Volga Gas PLC — half yearly results for the six month ended 30 June 2012
Volga Gas, the oil and gas exploration and production group operating in the Volga Region of Russia, announces its half yearly results for the six months ended 30 June 2012.
- Group production averaged 2,406 barrels of oil equivalent per day in H1 2012 (H1 2011: 2,092 boepd).
- Revenues of US$13.3 million (H1 2011 US$14.0 million).
- EBITDA of US$4.3 million (H1 2010 US$5.3 million).
- Net loss of US$5.6 million (H1 2011: net profit of US$3.0 million) after exploration write offs of US$7.4 million (H1 2011: US$21,000).
- Net cash flow from operations before working capital movements of US$2.8 million (H1 2011 US$3.8 million).
- Net cash at 30 June 2012 of US$3.3 million (US$5.9 million at 31 December 2011).
VOSTOCHNY MAKAROVSKOYE ("VM")
- First stage of the upgrade of the gas processing facility has been completed.
- Successful recompletion of well #30 during H1 2012.
- Three wells on the VM field ready to start full time production imminently.
- Long term testing of the production wells on the VM field continued during H1 2012.
- Continued production from a single well during H1 2012.
- Production in H1 2012 averaged 3.5 million cubic feet per day of gas (H1 2011: 3.8 mmcf/d) and 327 barrels per day of condensate (H1 2011: 313 bcpd).
- Successful sidetrack on the shut-in well #22 recently completed and will be put on production shortly.
KARPENSKIY LICENCE AREA
Supra-Salt (Uzenskoye oil field)
- Average production during H1 2012 was 932 bopd (H1 2011: 1,147 bopd) with some weather and market related disruption during March and April 2012.
- Production between 1 July and 31 August 2012 averaged 1,300 bopd.
- Underlying reservoir performance remains steady.
UROZHAINOYE 2 LICENCE AREA
- The Yuzhno Romanovskaya-1 ("YR#1") exploration well in the Urozhainoye-2 licence area was plugged and abandoned and the costs associated with the prospect written off in the income statement for H1 2012.
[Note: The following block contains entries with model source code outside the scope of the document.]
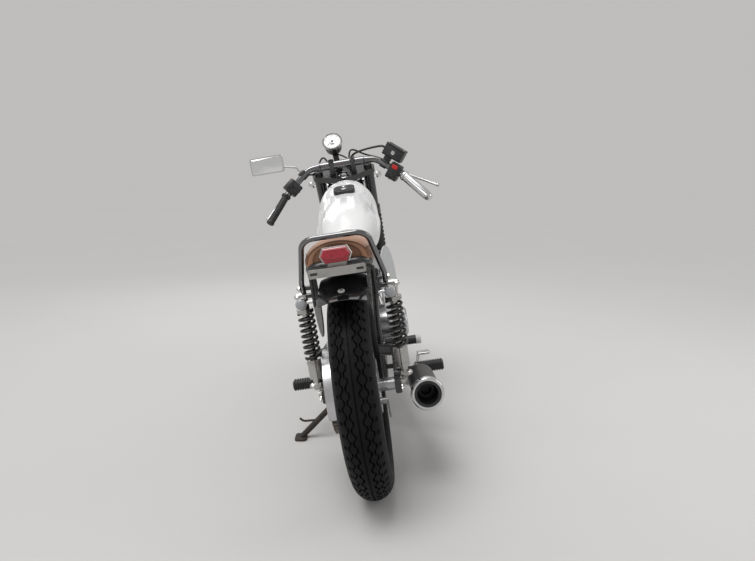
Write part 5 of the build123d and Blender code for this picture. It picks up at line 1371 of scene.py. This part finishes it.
for station, x in enumerate(seat_stations):
    for index, (y, z) in enumerate(seat_section(x)):
        puff = noise.noise(Vector((x * 0.012, y * 0.014, z * 0.01))) * 1.4
        puff += noise.noise(Vector((x * 0.07, y * 0.03, z * 0.05))) * 0.7
        if index in (left_seam, right_seam) and x > -120:
            puff -= 1.6
        away = Vector((0, y, z - seat_core)).normalized() * (puff if 2 < index < seat_loop - 3 else 0)
        seat_vertices.append(on_machine(x, y + away.y, z + away.z))
    if station:
        join_loops((station - 1) * seat_loop, station * seat_loop, side_paint)
seat_end = seat_stations[-1]
rear_section = seat_section(seat_end)
rear_height = 776
for share, back in ((0.97, 1.2), (0.93, 2), (0.86, 2.6), (0.80, 2.8), (0.78, 1.4), (0.76, 2.9), (0.6, 4.6),
                    (0.4, 5.6), (0.2, 6.2)):
    first = len(seat_vertices)
    for y, z in rear_section:
        wrinkle = noise.noise(Vector((y * 0.04, z * 0.05, share * 3))) * 0.8
        seat_vertices.append(on_machine(
            seat_end - back - wrinkle, y * share, rear_height + (z - rear_height) * share))
    # inside the piped outer band the rear face is painted darker as shade
    join_loops(first - seat_loop, first, lambda index: pale_paint if share > 0.79 else rear_shade_paint)
# the rear end cap takes the same painted shade
seat_faces += [tuple(first + index for index in range(seat_loop)), tuple(range(seat_loop))]
seat_paint += [rear_shade_paint, tan_paint]
seat = make_piece("leather_seat", (seat_vertices, seat_faces), leathers[0], "frame", "seat_leather", 70,
                  ("seat", "seat_pan"))
for material in (*leathers[1:], satin_black):
    seat.data.materials.append(material)
for face, paint in zip(seat.data.polygons, seat_paint):
    face.material_index = paint
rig.padded(seat, 0.9)
shape = ([], [])
for index in (left_seam, right_seam):
    seam = [(x, *seat_section(x)[index]) for x in (
        416, 380, 330, 280, 230, 180, 130, 80, 30, -20, -60, -100, -128, -144)]
    tube_along(shape, [on_machine(x, y * 1.004, z + 0.4) for x, y, z in seam], 1.9, 8, 3)
for x, share, radius in ((-147, 0.985, 2.1), (-148.6, 0.78, 1.7)):
    tube_along(shape, [on_machine(x, y * share, rear_height + (z - rear_height) * share)
                       for y, z in rear_section[3:4 + seat_round:2]], radius, 8, 3)
make_piece("seat_piping", shape, leathers[2], "frame", "seat_leather", 70)

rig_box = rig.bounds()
with open("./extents.json", "w") as sizes:
    json.dump([[list(corner) for corner in cad_box], [list(corner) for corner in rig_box]], sizes)
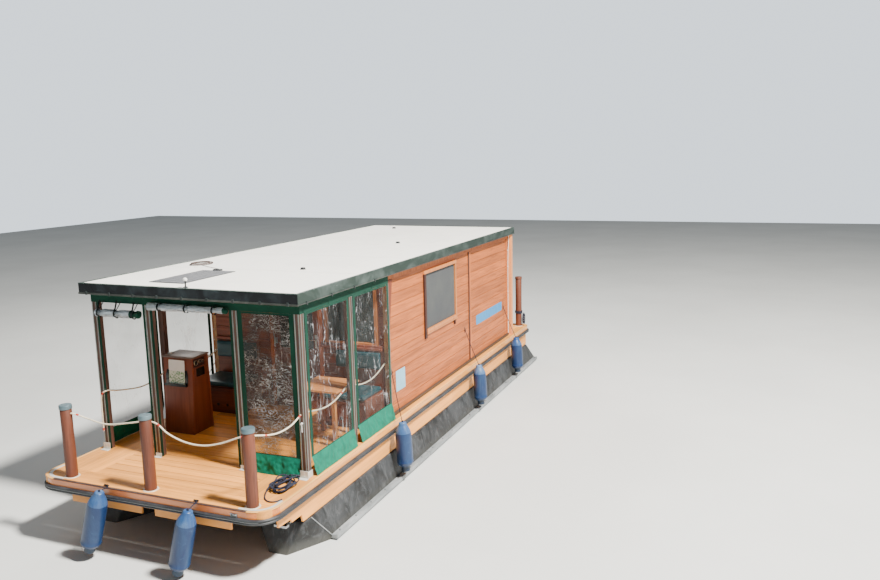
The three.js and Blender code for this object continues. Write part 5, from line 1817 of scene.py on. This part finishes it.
class HOUSEBOAT_OT_helm(bpy.types.Operator):
    """Builds the helm: tapered column, plain sheet in its tray, gauges, lever box and wheel"""

    bl_idname = "houseboat.helm"
    bl_label = "Helm"

    def execute(self, context):
        timber = settings("timber")
        left, right = -1.2, -0.73
        joinery = wood("helm wood", timber.joinery_colour, "Z", 0.3, rough=(0.35, 0.55), grime=0.15,
                       scale=20.0)
        worn = wood("helm top", tint("#6d5a50"), "X", 0.35, rough=(0.3, 0.5), grime=0.35)
        bm = bmesh.new()
        outline = [(left, 0.725, 0.0), (left, 1.135, 0.0), (left, 1.11, 1.033), (left, 0.79, 1.033)]
        add_panel(bm, outline, (right - left, 0, 0), 0.006, tone=0.1, segments=2)
        for x in (left - 0.001, right + 0.001):
            for y, slope in ((0.724, HELM_LEAN), (1.136 - 0.035, -HELM_AFT_LEAN)):
                feet = [(x, y, 0.0), (x, y + 0.035, 0.0), (x, y + 0.035 + slope * 1.03, 1.03),
                        (x, y + slope * 1.03, 1.03)]
                add_panel(bm, feet, (0.003 if x > -1 else -0.003, 0, 0), 0.001, tone=0.8)
        add_panel(bm, [(left - 0.012, 0.774, 1.033), (right + 0.012, 0.774, 1.033),
                       (right + 0.012, 1.124, 1.033), (left - 0.012, 1.124, 1.033)], (0, 0, 0.022), 0.004,
                       index=1, segments=2)
        piece("helm_column", bm, [joinery, worn], ("console",), smooth=30)

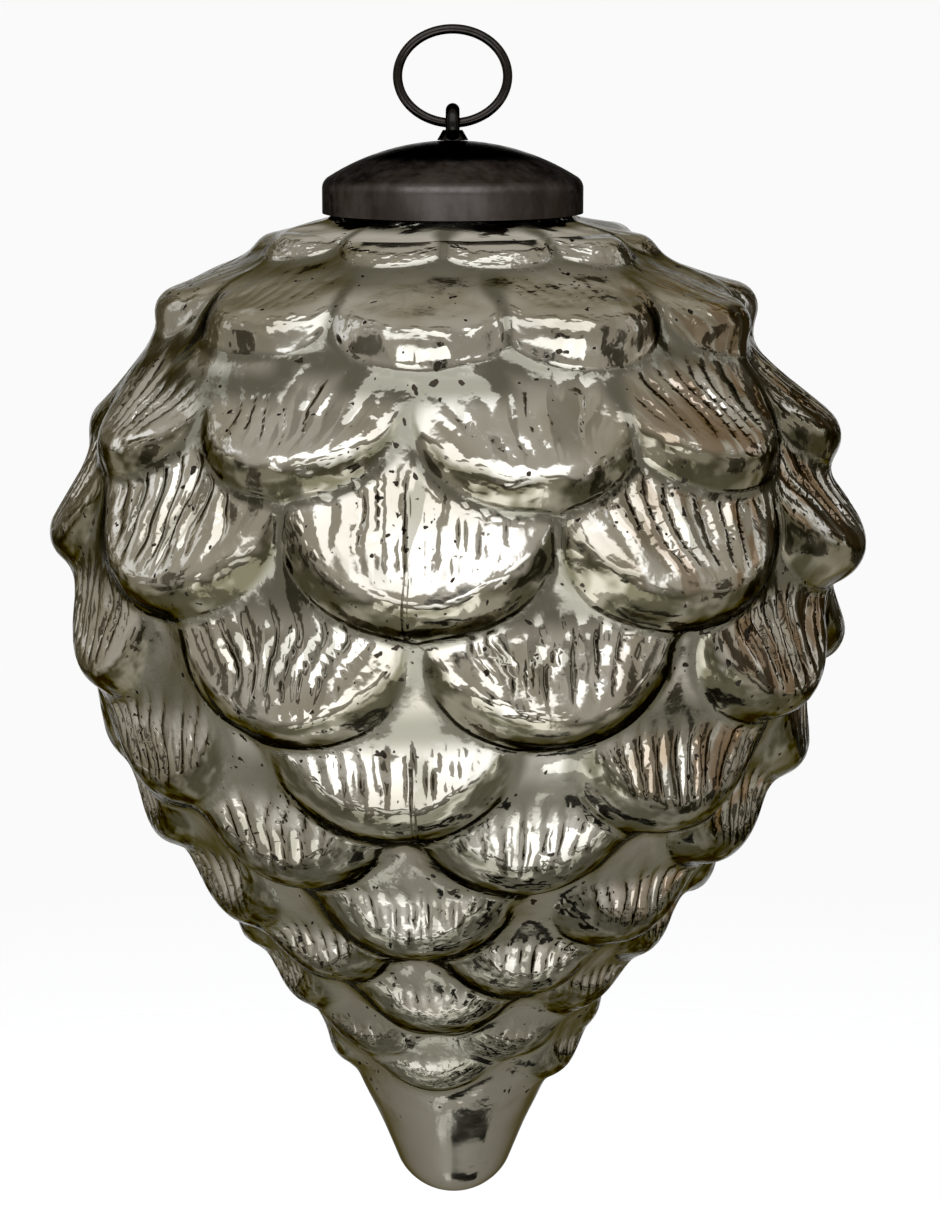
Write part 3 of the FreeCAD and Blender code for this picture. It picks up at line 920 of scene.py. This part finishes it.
def dark_metal(name, gloss, banded=False):
    """Near-black patinated metal, brown where it is rubbed. The cap has a duller band, painted
    paler brown as a painted reflection of the brighter room.
    """
    tree = Tree(bpy.data.materials.new(name))
    where = tree.place()
    streak = tree.ramp(tree.noise(where, 3.0, 4.0, 0.6), 0.45, 0.7)
    base = tree.blend(streak, gloss, RUBBED_BROWN)
    rough = tree.ramp(tree.noise(where, 1.2, 3.0), 0.3, 0.7, 0.12, 0.26)
    if banded:
        z = tree.node("ShaderNodeSeparateXYZ", Vector=where).outputs[2]
        low = tree.ramp(z, BAND_TOP + 0.5, BAND_TOP - 0.5)
        # Painted reflection: the cap's band is paler brown, for the brighter room it reflects; its
        # greater roughness is its own.
        band_reflection_streaks = tree.noise(tree.stretched(where, (1, 1, 0.5)), 5.0, 4.0, 0.6)
        band = tree.blend(tree.ramp(band_reflection_streaks, 0.35, 0.7), BAND_REFLECTION_BROWN, BAND_REFLECTION_PALE)
        base = tree.blend(low, base, band)
        rough = tree.add_product(low, 0.22, rough)
    tree.surface(base, rough, tree.noise(where, 0.8, 3.0), 0.02 * MM, 0.8)
    tree.shader.inputs["Metallic"].default_value = 1.0
    tree.shader.inputs["Specular Tint"].default_value = METAL_EDGE
    return tree.owner


def spring_steel():
    """Plain strip steel with fine rolling marks."""
    tree = Tree(bpy.data.materials.new("spring_steel"))
    lines = tree.noise(tree.stretched(tree.place(), (1, 0.1, 1)), 0.25, 3.0)
    base = tree.blend(lines, STEEL_GREY, STEEL_PALE)
    tree.surface(base, tree.ramp(lines, 0.2, 0.8, 0.25, 0.4))
    tree.shader.inputs["Metallic"].default_value = 1.0
    return tree.owner


def set_material(thing, material):
    """Give an object one material."""
    thing.data.materials.clear()
    thing.data.materials.append(material)


def seen_directly(tree):
    """1 for what the camera, a reflection or a clear surface shows, 0 for light on the rest."""
    paths = tree.node("ShaderNodeLightPath")
    seen = tree.math("MAXIMUM", paths.outputs["Is Camera Ray"], paths.outputs["Is Glossy Ray"])
    return tree.math("MAXIMUM", seen, paths.outputs["Is Transmission Ray"])


def add_panel(name, corners):
    """A flat, four-sided object."""
    mesh = bpy.data.meshes.new(name)
    mesh.from_pydata(corners, [], [(0, 1, 2, 3)])
    return add_object(name, mesh)


# The floor: half its side in metres and its drop below the tip in millimetres. It glows a
# little, so that it shows as white as the studio, and fades out between two distances, in
# millimetres.
FLOOR_HALF = 8.0
FLOOR_DROP = 320.0
FLOOR_GLOW = 0.40
FLOOR_FADE = (600.0, 1400.0)
FLOOR_WHITES = (colour(235, 235, 235), colour(238, 238, 238))


def make_floor():
    """A plain pale floor under the ornament that keeps its shadow."""
    level = (FOOT - BODY_LENGTH - FLOOR_DROP) * MM
    turns = ((-1, -1), (1, -1), (1, 1), (-1, 1))
    floor = add_panel("floor", [(x * FLOOR_HALF, y * FLOOR_HALF, level) for x, y in turns])
    tree = Tree(bpy.data.materials.new("floor"))
    where = tree.place()
    tree.surface(tree.blend(tree.noise(where, 40.0, 3.0), *FLOOR_WHITES), 0.9)
    tree.shader.inputs["Specular IOR Level"].default_value = 0.0
    tree.shader.inputs["Emission Color"].default_value = (1, 1, 1, 1)
    glow = tree.times(seen_directly(tree), FLOOR_GLOW)
    tree.feed(tree.shader.inputs["Emission Strength"], glow)
    away = tree.node("ShaderNodeVectorMath", {"operation": "LENGTH"})
    tree.feed(away.inputs[0], where)
    mixed = tree.node("ShaderNodeMixShader")
    tree.feed(mixed.inputs[0], tree.ramp(away.outputs["Value"], *FLOOR_FADE))
    tree.feed(mixed.inputs[1], tree.shader.outputs[0])
    tree.feed(mixed.inputs[2], tree.node("ShaderNodeBsdfTransparent").outputs[0])
    tree.feed(tree.nodes["Material Output"].inputs["Surface"], mixed.outputs[0])
    set_material(floor, tree.owner)


# The ornament's middle, in metres, which the studio's panels face.
MIDDLE = np.array([0, 0, -0.07])
COOL = (0.94, 1.0, 1.16)
DARK = (0.9, 0.85, 0.72)
# Each panel's name, azimuth from the camera's side and elevation in degrees, distance, width
# and height in metres, strength and tint. The weak ones are dark cards, which the silvering
# reflects between the lights.
PANELS = [
    ("front_light", -2, 47, 0.9, 1.36, 0.70, 4.0, COOL),
    ("low_front_light", -2, -24, 0.5, 0.52, 0.36, 4.8, COOL),
    ("left_light", -102, 22, 0.9, 0.26, 0.50, 2.2, COOL),
    ("right_light", 108, 18, 0.9, 0.20, 0.45, 1.9, COOL),
    ("camera_side", 6, 6, 0.5, 0.09, 0.14, 0.08, DARK),
    ("left_card", -72, -4, 0.9, 0.30, 0.7, 0.25, DARK),
    ("right_card", 76, -4, 0.9, 0.35, 0.8, 0.18, DARK),
    ("far_left_card", -134, 4, 0.9, 0.40, 0.9, 0.50, DARK),
    ("far_right_card", 134, 4, 0.9, 0.70, 0.9, 0.20, DARK),
    ("under_card", 30, -66, 0.25, 0.15, 0.055, 0.06, DARK),
    ("under_light", -19, -66, 0.25, 0.03, 0.055, 4.0, COOL),
]


def soft_box(name, azimuth, elevation, distance, width, height, strength, tint):
    """A glowing panel that faces the ornament's middle."""
    a, e = math.radians(azimuth), math.radians(elevation)
    out = np.array([math.sin(a) * math.cos(e), -math.cos(a) * math.cos(e), math.sin(e)])
    right = np.array([math.cos(a), math.sin(a), 0])
    up = np.cross(right, -out)
    centre = MIDDLE + out * distance
    corners = [
        tuple(centre + right * sx * width / 2 + up * sy * height / 2)
        for sx, sy in ((-1, -1), (1, -1), (1, 1), (-1, 1))
    ]
    panel = add_panel(name, corners)
    tree = Tree(bpy.data.materials.new(name))
    tree.nodes.clear()
    glow = tree.node("ShaderNodeEmission", Color=(*tint, 1), Strength=strength)
    tree.node("ShaderNodeOutputMaterial", Surface=glow.outputs[0])
    set_material(panel, tree.owner)
    panel.visible_camera = False
    panel.visible_shadow = False


# How strongly the white studio lights dull surfaces, and how white it shows.
STUDIO_LIGHT = 0.7
STUDIO_SHOWN = 0.955


def make_world():
    """A white studio all round; its light on dull surfaces is softer than what shows."""
    world = bpy.data.worlds.new("studio")
    bpy.context.scene.world = world
    tree = Tree(world)
    tree.nodes.clear()
    level = tree.ramp(seen_directly(tree), 0.0, 1.0, STUDIO_LIGHT, STUDIO_SHOWN)
    back = tree.node("ShaderNodeBackground", Color=(1, 1, 1, 1), Strength=level)
    tree.node("ShaderNodeOutputWorld", Surface=back.outputs[0])


# The camera, read from the photograph: its place in metres, how far it looks down in degrees,
# its sensor in millimetres, and its focal length and the picture's height in pixels.
CAMERA_PLACE = (0.0021, -0.368, 0.00175)
CAMERA_DOWN = 11.1
SENSOR = 36.0
FOCAL_PIXELS = 3000
PICTURE_HEIGHT = 1215


def make_camera():
    """The photograph's view: a long lens a little above the ornament."""
    data = bpy.data.cameras.new("camera")
    data.sensor_width = SENSOR
    data.lens = SENSOR * FOCAL_PIXELS / PICTURE_HEIGHT
    data.clip_start, data.clip_end = 0.01, 50
    camera = add_object("camera", data)
    camera.location = CAMERA_PLACE
    camera.rotation_euler = (math.radians(90 - CAMERA_DOWN), 0, 0)
    bpy.context.scene.camera = camera


bpy.context.scene.view_settings.view_transform = "Standard"
for thing in list(bpy.data.objects):
    if thing.type in ("LIGHT", "CAMERA") or thing.name == "Cube":
        bpy.data.objects.remove(thing)

make_camera()
make_world()
make_floor()
for panel in PANELS:
    soft_box(*panel)

glass_piece = make_glass_piece()
set_material(glass_piece, silvered_glass())
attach(glass_piece, "ornament")
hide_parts("glass_body")

nodes = frame["nodes"]
set_material(nodes["ring"], dark_metal("ring_metal", RING_BLACK))
set_material(nodes["hanger_eye"], dark_metal("eye_metal", EYE_BLACK))
set_material(nodes["cap"], dark_metal("cap_metal", DOME_BLACK, banded=True))
set_material(nodes["spring_clip"], spring_steel())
- Acquired the Sobolevskaya well with the intention to recomplete and, if successful, to re-establish production on an oil field discovered by a previous licencee.
Mikhail Ivanov, Chief Executive Officer of Volga Gas, said:
"Following completion of the first phase of the gas plant upgrade Volga Gas will shortly achieve its key aim of 2012: to put its VM field into full time production. We have also added further production capacity to our gas fields with successful sidetracking and well recompletions, while we have also maintained continued steady production from our Uzen oil field.
"After the gas plant becomes fully operational, expected within the coming weeks, production is anticipated to build up to over 3,000 boepd and as the further stages of the plant upgrade are concluded, we expect in 2013 to increase production towards 6,000 boepd. In the short term Volga Gas will also drill a shallow exploration prospect in the Pre-Caspian licence area and work over the Sobolevskaya well both of which, if successful, could add new production streams within a short timeframe.
"In addition, we are actively looking for opportunities to expand the Group's operations by value-accretive acquisitions. The Board looks forward to updating the market on the Group's progress in due course."